(Scripts that build objects)
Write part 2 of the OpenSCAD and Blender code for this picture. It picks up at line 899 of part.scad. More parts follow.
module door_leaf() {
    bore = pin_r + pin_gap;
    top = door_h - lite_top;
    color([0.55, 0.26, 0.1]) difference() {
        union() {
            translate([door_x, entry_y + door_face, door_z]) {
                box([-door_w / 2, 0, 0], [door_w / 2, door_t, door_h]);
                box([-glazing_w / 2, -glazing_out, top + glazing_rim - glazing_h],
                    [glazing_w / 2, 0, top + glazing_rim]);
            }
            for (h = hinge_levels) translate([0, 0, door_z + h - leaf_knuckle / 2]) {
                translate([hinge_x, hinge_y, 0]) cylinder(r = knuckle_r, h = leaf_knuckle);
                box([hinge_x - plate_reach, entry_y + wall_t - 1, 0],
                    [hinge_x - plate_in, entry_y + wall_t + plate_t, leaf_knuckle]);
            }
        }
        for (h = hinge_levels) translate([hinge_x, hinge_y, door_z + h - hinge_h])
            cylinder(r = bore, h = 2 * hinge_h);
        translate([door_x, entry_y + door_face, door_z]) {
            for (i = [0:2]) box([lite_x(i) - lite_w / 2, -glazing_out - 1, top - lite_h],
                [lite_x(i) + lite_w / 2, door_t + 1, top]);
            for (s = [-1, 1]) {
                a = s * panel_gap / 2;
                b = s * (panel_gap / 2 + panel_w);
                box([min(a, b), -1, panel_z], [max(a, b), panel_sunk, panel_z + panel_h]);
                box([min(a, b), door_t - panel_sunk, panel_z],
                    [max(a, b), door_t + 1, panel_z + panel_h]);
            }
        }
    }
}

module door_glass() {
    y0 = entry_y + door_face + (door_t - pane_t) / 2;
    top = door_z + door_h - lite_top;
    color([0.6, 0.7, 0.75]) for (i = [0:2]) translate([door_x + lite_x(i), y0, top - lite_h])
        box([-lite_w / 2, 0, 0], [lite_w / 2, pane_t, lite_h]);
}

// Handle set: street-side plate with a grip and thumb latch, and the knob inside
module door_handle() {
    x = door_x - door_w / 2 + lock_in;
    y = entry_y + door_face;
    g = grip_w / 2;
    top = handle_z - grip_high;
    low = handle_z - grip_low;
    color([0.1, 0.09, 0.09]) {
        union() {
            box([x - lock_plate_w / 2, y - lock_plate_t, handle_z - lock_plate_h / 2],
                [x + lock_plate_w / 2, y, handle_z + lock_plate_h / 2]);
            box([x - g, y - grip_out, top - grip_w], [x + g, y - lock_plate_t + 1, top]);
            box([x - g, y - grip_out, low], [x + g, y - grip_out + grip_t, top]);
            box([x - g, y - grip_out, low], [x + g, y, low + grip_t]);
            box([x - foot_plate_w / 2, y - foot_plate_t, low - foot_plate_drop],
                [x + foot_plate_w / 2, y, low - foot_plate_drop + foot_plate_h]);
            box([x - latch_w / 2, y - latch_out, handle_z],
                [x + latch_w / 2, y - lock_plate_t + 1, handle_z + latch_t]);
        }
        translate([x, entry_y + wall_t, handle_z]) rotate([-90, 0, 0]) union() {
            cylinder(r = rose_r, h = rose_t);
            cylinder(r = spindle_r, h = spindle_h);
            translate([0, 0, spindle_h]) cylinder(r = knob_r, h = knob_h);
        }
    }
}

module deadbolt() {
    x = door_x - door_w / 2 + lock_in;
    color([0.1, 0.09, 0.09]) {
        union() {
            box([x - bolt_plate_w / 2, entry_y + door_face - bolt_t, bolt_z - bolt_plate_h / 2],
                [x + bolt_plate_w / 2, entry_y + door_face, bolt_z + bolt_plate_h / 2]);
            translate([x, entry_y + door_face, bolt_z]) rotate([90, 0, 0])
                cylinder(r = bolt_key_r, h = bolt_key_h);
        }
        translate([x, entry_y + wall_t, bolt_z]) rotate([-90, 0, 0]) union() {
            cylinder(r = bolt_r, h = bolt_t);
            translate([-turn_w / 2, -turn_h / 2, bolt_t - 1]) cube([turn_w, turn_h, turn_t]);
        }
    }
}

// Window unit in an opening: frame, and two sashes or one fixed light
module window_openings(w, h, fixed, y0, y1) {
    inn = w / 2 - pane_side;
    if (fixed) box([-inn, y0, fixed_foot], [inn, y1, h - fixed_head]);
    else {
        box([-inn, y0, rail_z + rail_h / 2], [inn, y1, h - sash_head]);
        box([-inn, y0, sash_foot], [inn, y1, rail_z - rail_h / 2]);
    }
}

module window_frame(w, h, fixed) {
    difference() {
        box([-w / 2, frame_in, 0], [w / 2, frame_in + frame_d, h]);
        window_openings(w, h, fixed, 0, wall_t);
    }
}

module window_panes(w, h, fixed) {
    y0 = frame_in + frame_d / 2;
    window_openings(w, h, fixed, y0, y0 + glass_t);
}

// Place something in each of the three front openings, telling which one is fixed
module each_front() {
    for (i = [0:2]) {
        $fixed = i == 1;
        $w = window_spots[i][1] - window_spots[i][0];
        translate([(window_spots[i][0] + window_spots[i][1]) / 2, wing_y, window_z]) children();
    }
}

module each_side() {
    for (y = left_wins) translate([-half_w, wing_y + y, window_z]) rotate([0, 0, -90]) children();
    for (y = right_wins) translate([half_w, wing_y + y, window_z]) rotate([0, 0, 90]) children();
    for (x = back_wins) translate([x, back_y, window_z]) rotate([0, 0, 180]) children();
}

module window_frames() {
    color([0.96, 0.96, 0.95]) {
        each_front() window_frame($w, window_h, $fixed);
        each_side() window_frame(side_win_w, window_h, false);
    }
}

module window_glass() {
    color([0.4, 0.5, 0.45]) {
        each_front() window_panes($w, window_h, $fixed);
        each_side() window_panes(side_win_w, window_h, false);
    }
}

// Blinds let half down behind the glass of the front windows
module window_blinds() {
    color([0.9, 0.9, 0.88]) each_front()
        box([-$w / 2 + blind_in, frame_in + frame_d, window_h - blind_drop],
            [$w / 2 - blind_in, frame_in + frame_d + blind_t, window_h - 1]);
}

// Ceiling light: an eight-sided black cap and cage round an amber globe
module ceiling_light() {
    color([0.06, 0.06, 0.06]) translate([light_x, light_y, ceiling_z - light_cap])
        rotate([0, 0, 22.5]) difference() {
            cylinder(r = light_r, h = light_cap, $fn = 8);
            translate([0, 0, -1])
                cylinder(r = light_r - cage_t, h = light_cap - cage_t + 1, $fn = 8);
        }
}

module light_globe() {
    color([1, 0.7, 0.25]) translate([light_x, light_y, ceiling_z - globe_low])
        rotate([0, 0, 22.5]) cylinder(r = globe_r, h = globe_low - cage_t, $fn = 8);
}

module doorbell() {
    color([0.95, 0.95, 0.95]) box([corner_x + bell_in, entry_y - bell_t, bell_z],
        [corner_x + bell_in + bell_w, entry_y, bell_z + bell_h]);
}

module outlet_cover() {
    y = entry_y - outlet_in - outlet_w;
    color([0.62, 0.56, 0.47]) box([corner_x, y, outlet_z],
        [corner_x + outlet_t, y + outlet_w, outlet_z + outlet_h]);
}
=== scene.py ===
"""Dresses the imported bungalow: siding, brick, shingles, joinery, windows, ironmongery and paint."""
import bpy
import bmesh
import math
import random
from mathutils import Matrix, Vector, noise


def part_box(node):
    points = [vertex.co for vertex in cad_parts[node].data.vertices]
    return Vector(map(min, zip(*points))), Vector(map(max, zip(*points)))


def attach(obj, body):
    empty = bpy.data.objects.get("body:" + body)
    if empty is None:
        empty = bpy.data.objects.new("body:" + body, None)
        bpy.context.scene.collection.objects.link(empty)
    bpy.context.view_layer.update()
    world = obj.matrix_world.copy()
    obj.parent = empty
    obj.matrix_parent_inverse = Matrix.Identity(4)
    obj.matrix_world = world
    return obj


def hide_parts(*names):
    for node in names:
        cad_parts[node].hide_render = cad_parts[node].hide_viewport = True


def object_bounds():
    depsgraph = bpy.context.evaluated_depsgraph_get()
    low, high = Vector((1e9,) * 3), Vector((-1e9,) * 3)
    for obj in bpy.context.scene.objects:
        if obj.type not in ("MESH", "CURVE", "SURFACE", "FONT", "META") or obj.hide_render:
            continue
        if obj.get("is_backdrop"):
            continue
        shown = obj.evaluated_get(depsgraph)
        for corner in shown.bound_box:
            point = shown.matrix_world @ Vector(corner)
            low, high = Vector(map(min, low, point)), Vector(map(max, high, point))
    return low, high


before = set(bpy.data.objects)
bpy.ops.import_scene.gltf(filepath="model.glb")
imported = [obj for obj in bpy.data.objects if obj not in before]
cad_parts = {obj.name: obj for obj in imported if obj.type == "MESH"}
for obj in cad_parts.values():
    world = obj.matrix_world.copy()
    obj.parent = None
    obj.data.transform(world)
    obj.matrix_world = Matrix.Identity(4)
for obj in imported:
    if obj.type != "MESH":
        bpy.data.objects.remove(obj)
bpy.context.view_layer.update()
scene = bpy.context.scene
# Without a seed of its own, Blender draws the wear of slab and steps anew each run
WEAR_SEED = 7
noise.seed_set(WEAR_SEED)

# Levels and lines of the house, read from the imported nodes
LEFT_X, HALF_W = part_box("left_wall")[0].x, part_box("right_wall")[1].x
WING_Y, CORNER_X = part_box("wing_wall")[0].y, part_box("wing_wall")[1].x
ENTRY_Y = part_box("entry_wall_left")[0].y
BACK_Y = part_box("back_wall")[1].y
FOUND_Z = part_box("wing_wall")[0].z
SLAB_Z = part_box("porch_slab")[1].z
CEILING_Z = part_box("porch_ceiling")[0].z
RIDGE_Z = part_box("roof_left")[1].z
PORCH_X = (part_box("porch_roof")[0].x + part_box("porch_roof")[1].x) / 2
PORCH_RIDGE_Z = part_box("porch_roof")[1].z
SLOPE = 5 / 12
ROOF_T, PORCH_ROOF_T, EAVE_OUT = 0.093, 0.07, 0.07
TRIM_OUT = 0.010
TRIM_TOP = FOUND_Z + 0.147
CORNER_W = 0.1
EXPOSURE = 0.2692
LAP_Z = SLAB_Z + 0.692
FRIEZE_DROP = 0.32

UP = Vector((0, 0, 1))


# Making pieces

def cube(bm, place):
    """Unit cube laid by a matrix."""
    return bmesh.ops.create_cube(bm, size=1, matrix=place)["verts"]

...

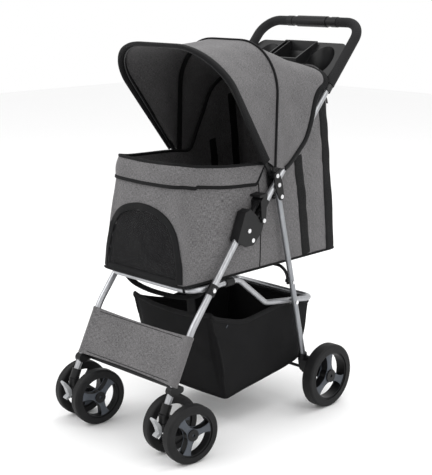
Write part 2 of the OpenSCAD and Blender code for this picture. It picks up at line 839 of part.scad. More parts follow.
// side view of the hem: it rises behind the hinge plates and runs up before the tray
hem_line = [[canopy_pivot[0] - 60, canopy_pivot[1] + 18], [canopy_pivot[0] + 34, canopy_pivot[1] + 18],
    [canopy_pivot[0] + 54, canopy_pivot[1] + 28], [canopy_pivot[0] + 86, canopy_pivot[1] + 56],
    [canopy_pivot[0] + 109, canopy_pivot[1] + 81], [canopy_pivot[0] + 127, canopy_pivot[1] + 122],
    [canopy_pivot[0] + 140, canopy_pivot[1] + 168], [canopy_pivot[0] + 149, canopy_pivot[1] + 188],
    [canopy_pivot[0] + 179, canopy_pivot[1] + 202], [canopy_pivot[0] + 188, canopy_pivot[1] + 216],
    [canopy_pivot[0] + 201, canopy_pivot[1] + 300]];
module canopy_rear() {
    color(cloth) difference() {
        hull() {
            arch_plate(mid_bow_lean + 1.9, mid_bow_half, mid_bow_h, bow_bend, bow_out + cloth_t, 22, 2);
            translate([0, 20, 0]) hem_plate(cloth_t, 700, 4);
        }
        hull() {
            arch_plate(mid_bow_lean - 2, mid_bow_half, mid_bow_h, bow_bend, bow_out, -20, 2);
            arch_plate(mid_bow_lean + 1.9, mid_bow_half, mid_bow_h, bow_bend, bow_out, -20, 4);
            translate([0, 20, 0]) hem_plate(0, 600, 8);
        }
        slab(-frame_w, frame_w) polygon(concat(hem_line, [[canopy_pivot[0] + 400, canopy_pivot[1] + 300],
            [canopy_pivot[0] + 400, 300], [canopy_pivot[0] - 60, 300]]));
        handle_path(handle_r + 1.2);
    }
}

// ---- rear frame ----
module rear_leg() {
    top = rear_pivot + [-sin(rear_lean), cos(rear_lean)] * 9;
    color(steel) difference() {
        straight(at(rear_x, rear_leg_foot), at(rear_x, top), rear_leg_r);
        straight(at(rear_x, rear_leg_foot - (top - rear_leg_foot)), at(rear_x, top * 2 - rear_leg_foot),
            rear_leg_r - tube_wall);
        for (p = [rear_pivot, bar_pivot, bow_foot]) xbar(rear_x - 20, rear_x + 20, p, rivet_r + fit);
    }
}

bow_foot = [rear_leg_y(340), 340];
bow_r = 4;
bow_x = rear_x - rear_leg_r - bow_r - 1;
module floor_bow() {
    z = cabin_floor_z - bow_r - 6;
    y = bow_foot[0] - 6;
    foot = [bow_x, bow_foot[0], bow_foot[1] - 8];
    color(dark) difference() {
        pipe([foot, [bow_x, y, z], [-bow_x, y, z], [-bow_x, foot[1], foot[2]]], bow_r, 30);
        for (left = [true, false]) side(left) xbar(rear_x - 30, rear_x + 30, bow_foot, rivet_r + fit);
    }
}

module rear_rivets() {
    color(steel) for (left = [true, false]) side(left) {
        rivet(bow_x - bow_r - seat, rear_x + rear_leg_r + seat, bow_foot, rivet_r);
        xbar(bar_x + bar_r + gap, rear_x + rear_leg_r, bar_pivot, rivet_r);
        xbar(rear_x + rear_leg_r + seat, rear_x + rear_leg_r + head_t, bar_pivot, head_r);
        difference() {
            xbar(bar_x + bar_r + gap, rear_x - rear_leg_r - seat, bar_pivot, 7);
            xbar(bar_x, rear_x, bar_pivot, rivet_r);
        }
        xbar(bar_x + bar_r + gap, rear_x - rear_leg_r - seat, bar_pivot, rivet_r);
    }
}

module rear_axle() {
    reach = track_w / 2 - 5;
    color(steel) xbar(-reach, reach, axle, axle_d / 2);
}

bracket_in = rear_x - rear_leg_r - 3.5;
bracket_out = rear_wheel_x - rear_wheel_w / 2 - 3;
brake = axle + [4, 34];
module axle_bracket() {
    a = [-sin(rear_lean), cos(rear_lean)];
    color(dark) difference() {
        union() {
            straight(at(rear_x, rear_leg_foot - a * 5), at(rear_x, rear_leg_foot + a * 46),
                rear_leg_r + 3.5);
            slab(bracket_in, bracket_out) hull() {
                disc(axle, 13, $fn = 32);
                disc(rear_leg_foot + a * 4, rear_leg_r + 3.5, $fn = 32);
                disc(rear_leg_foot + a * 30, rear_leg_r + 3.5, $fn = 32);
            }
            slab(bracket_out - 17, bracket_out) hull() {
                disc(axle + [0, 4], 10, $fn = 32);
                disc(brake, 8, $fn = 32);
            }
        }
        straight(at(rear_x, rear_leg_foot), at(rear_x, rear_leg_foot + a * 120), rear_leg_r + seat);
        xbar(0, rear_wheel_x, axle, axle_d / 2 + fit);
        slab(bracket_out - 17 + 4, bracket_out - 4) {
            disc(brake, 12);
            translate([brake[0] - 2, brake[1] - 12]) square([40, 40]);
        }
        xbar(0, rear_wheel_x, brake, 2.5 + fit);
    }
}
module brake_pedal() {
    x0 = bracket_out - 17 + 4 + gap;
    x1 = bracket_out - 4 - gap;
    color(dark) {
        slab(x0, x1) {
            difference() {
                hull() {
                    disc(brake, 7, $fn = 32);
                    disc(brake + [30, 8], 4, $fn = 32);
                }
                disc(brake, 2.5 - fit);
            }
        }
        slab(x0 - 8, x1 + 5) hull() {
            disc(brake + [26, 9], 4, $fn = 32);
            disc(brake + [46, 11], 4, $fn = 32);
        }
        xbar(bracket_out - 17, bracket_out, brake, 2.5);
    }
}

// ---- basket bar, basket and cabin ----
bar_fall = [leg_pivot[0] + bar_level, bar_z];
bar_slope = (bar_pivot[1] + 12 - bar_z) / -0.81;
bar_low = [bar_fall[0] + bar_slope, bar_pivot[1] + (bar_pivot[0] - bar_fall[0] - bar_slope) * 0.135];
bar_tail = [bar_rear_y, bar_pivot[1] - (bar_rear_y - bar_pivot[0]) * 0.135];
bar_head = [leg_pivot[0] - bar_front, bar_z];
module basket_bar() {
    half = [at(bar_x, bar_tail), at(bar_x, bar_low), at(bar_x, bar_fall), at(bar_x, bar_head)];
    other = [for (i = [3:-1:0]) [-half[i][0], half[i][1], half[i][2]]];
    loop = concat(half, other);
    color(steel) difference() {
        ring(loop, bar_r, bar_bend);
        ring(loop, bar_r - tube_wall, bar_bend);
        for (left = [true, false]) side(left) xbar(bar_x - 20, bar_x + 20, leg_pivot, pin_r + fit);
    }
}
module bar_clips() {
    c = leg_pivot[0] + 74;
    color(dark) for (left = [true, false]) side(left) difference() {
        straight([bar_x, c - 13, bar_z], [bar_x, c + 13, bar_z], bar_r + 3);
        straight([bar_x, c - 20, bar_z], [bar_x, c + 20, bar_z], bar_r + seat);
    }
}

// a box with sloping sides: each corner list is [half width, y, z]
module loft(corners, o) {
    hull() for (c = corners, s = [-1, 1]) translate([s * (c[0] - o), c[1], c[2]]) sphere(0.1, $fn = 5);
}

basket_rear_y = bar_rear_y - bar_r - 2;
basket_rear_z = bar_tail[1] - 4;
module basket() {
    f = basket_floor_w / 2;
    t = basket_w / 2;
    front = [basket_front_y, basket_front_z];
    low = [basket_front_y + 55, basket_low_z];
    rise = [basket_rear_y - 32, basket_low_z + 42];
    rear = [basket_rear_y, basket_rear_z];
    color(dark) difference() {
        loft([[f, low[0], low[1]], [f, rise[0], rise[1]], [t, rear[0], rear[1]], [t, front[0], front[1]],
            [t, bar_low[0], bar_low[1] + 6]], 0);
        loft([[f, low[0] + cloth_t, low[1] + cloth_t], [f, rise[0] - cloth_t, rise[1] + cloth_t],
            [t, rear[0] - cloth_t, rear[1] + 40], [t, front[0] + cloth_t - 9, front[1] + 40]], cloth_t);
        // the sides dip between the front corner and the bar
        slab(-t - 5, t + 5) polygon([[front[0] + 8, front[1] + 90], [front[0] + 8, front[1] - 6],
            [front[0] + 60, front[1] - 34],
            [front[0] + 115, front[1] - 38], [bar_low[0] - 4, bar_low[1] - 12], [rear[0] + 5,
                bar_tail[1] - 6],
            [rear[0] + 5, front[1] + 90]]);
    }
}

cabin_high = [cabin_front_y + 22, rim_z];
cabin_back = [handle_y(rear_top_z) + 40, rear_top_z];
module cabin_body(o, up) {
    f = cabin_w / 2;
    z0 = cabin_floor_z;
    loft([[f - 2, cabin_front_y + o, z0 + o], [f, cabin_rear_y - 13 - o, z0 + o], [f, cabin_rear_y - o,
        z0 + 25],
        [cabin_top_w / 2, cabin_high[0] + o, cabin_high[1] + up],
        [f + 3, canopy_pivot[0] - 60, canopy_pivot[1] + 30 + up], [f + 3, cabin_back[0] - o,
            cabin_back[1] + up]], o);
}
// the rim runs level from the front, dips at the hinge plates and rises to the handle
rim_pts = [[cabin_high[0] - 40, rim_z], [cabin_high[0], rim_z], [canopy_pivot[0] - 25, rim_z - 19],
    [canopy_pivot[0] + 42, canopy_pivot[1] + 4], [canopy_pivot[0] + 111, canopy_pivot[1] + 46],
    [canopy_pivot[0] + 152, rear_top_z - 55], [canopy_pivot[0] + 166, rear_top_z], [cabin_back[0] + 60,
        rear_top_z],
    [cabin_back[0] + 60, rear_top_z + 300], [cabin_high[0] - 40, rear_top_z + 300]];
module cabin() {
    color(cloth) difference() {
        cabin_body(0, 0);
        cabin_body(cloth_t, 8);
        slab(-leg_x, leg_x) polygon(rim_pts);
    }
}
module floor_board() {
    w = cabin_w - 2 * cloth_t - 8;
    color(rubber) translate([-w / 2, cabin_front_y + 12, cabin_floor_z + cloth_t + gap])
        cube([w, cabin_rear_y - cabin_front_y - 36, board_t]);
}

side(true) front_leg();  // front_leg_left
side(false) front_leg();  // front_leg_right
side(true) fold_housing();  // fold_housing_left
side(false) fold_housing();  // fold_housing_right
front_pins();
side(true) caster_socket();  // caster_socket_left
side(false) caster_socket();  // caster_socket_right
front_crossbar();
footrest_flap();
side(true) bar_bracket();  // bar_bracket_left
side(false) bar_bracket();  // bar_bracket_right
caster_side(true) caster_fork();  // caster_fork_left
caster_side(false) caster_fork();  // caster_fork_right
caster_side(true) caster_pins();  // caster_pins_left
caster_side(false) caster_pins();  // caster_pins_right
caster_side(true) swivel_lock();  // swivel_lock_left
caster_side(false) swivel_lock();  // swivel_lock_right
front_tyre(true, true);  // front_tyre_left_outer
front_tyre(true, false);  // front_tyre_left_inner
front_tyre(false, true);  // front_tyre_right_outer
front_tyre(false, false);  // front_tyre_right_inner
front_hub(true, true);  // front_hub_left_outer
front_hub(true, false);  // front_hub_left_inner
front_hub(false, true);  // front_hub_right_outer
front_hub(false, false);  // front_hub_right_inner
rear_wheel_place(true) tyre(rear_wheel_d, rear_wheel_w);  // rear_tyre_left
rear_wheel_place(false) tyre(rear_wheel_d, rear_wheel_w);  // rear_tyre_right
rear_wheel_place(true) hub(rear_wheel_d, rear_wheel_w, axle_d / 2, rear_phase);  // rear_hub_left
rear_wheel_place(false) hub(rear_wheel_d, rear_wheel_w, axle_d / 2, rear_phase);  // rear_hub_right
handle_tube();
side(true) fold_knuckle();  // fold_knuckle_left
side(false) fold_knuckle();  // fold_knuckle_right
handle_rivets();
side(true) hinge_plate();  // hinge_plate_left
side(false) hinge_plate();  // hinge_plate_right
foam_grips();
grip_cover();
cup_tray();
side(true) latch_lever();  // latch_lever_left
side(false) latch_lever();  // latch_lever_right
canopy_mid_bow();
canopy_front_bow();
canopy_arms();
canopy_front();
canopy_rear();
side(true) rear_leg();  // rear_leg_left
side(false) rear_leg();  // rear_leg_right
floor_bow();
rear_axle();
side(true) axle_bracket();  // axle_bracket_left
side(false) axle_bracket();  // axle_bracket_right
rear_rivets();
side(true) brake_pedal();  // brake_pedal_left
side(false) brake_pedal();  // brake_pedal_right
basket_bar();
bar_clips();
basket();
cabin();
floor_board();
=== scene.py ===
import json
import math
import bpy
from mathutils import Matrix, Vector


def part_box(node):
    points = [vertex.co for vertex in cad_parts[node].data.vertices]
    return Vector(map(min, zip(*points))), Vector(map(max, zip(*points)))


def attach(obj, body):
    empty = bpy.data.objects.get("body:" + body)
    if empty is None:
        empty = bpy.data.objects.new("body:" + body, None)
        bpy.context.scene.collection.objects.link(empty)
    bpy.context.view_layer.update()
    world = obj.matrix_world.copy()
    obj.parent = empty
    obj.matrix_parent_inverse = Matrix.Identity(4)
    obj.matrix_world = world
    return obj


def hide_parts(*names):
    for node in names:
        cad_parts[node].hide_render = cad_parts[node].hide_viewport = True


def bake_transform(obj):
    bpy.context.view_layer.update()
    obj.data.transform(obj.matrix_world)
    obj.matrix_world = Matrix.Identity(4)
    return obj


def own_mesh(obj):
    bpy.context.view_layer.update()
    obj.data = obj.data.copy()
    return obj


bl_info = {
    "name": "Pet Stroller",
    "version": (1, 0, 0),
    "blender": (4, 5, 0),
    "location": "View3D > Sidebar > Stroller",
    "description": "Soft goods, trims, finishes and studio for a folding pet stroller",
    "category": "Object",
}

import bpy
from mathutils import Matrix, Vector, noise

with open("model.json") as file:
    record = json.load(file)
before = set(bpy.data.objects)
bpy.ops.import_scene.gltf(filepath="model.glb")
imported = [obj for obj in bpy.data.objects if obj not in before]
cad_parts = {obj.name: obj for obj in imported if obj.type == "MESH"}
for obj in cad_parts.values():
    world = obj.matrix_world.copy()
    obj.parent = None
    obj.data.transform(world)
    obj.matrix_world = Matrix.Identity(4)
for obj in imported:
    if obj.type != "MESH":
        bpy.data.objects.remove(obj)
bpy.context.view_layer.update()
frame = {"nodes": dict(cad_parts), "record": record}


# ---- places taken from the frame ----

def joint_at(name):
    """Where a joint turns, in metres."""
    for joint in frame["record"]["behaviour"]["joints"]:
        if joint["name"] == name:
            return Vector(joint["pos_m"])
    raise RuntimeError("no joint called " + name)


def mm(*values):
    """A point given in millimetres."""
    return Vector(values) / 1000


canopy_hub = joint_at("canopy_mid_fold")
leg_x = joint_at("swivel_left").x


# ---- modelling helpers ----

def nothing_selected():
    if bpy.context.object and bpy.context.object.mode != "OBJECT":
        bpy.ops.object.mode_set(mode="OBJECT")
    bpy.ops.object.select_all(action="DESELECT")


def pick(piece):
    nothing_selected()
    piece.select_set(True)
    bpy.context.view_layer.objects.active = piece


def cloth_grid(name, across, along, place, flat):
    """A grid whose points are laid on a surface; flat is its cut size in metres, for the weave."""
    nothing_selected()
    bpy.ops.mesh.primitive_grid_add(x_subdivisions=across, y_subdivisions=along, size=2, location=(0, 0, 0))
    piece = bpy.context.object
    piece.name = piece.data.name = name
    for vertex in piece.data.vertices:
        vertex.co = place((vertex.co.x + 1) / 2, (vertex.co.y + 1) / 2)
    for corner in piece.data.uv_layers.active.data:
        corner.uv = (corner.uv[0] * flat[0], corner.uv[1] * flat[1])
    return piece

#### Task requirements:
Copy the records above exactly, beginning at the line that contains "canopy_arms();" and stopping after the line that contains "obj.data.transform(obj.matrix_world)".

#### Solution to the exercise:
canopy_arms();
canopy_front();
canopy_rear();
side(true) rear_leg();  // rear_leg_left
side(false) rear_leg();  // rear_leg_right
floor_bow();
rear_axle();
side(true) axle_bracket();  // axle_bracket_left
side(false) axle_bracket();  // axle_bracket_right
rear_rivets();
side(true) brake_pedal();  // brake_pedal_left
side(false) brake_pedal();  // brake_pedal_right
basket_bar();
bar_clips();
basket();
cabin();
floor_board();
=== scene.py ===
import json
import math
import bpy
from mathutils import Matrix, Vector


def part_box(node):
    points = [vertex.co for vertex in cad_parts[node].data.vertices]
    return Vector(map(min, zip(*points))), Vector(map(max, zip(*points)))


def attach(obj, body):
    empty = bpy.data.objects.get("body:" + body)
    if empty is None:
        empty = bpy.data.objects.new("body:" + body, None)
        bpy.context.scene.collection.objects.link(empty)
    bpy.context.view_layer.update()
    world = obj.matrix_world.copy()
    obj.parent = empty
    obj.matrix_parent_inverse = Matrix.Identity(4)
    obj.matrix_world = world
    return obj


def hide_parts(*names):
    for node in names:
        cad_parts[node].hide_render = cad_parts[node].hide_viewport = True


def bake_transform(obj):
    bpy.context.view_layer.update()
    obj.data.transform(obj.matrix_world)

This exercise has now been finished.